In so doing, Rancière has offered artists a means of bypassing the continual requirement to ironize their way out of postmodern paradoxes. Under the logic of pure postmodernism, there was no binding philosophical or critical impediment to reactionary and neoconservative appropriations of artistic strategy; the use of an ironic base allowed a critical position to slide easily into a reinforcing role. Subsequently, in the face of relativism—and of crude readings of a postmodern blur in terms of high and low, social and antisocial, political and apolitical—the politically conscious field increasingly had to answer accusations of naïveté or co-option, and it struggled to proclaim urgency. Yet such simplistic application of a postmodernist veil around a structure of apparent conflicts is rendered problematic by Rancière’s key texts, which suggest that we may have created false tensions in order to develop a dynamic discourse around contemporary art.

While art’s relationship to modernist and postmodernist theory will always shift, Rancière asserts the following: “What is at stake in contemporary art is not the fate of the modernist paradigm. Its validity is neither weaker nor stronger than it ever was. In my view [this formulation] was always a very restrictive interpretation of the dialectic of the aesthetical regime of art.” The philosopher, in other words, directly addresses the space between the relentless progress of modernity and the super-self-conscious implosion of modernism. This is also a territory where artists have played for a long time. But might this territory offer us nothing more than a new zone of avoidance—a zone that may be traversed with ease as we lull ourselves into the belief that we don’t have to account for uncomfortable and apparently nonresolvable tensions between ideas and actions? If the critical language of modernism was complicated by the critical haze of postmodernism—and its attempt to question the relentless course of technological and social development in every direction—the position of the artist has similarly been problematized. Even so, both modern and postmodern critical structures have been avoided by many artists deploying the monochrome or the personal journey.

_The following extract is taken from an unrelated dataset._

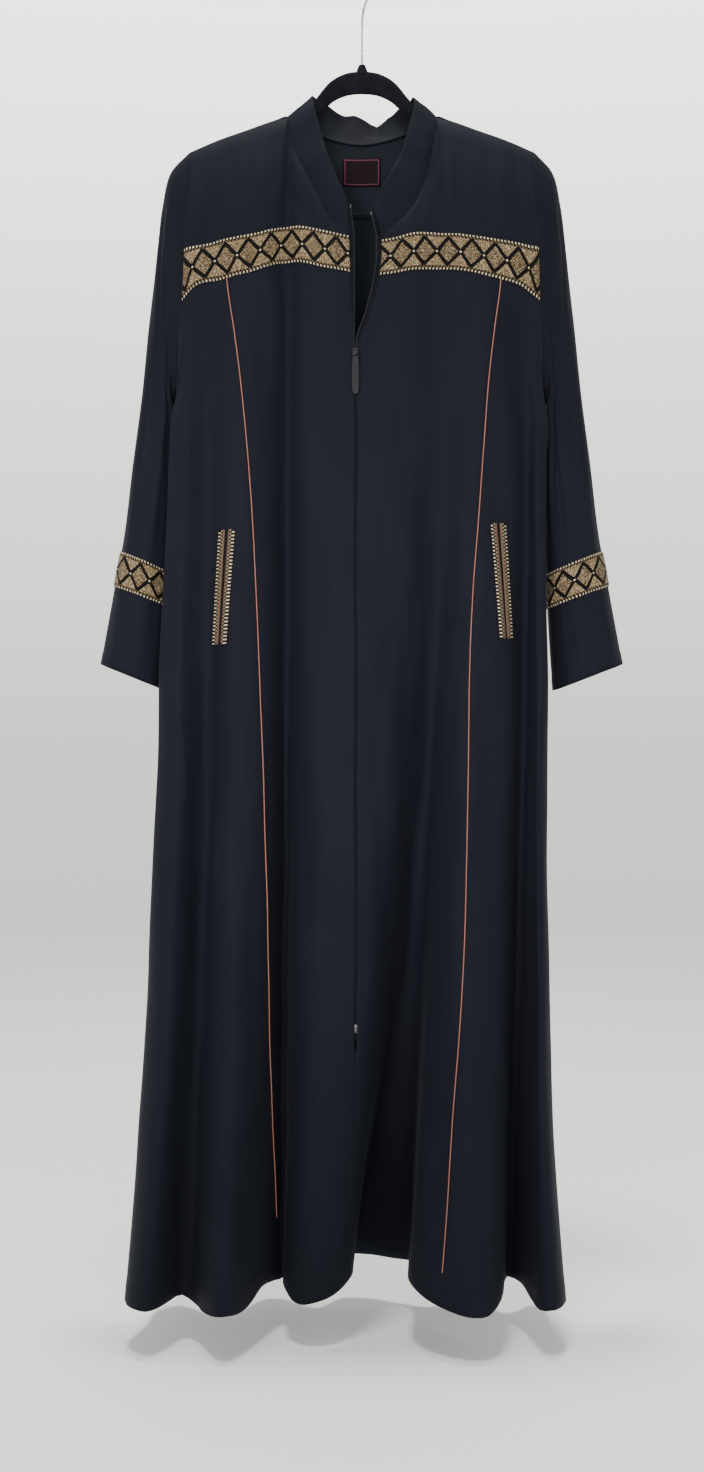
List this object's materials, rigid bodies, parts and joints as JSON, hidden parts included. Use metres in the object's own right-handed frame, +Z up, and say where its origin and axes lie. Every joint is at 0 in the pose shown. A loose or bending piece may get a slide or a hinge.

Rancière never spends too much time attending to any web of ideas that might be illustrated by one artwork or another; he does not agonize over a detailed exposure of unresolvable peculiarity. Instead, he addresses the appeal of negotiated boundaries between two parallel political aesthetics, suggesting that it is possible to go beyond clumsy attempts to resolve what seems made with the dynamic of political consciousness. This leads us to the heart of what is useful: Rancière examines the continued mutation of contemporary art in relation to an ongoing critique activating the political sphere. Rather than establishing and asserting dysfunctional paradigms that dissolve like morning fog, Rancière looks at what gets made and compares it to what has been previously proposed within aesthetic theory. He looks at conditions, discerning how earlier conceptions of aesthetics do not help us avoid the facts of the present.

Of course, the danger here is that we are merely happy to read a theorist who has even bothered to address contemporary art. We might be ascribing an excess of potential to his reassuring assertion that visual combinations at the root of certain familiar artistic strategies transcend modernism’s endgames and postmodernism’s perpetually circling relativisms. Nevertheless, in the face of impossible attempts to proceed with progressive ideas within the terms of postmodernist discourse, Rancière shows a way out of the malaise. Consider, for example, a body of work taking as its starting point the idea of a group of laid-off car workers returning to their now abandoned factory, and who subsequently seek to create a resolved ecopolitical equation of totalizing relationships. Don’t attempt to illustrate any of this directly but heap 440 pounds of red glitter on the floor. Red snow? Dispersed form? Rancière’s ideas might be understood as a structural justification in this case. The cauliflower in the corner has moved to center stage without displacing the rhetoric of self-conscious critique. Moreover, if the factory is in Sweden, the thinking filtered through Brazilian academic papers, and the works produced while thinking about other conditional circumstances, then Rancière’s assertions are even more supportive. There is an acknowledgment of parallels that reopens the scope of art’s potential, now and then. Nothing grand is being suggested here—just a way to understand what already appears to be the case. There are two politics of aesthetics, not one resolvable unique artwork.

The weak spot here might be regarding the acceptance of contemporary art as a valid activity per se. Rancière leaves space for us to make judgments as to the efficacy of certain practices yet neglects (without ignoring) the questions of urgency, of time, and of direct action. There is a certain muddling of terms and artists alongside a reading of material combinations that is by turns metaphorical and direct. All this can be excused given Rancière’s demonstrated desire to recuperate the political discourse and redirect dynamic intellectual thought away from questions of taste, relativism, or agonistic mirroring toward structural tools that permit the artist to continue without being hobbled by essentially apolitical interpretations that can be based only on irony, implosion, collapse, or the fetish of immanence within a contingent field of action.

Liam Gillick is a New York–based artist.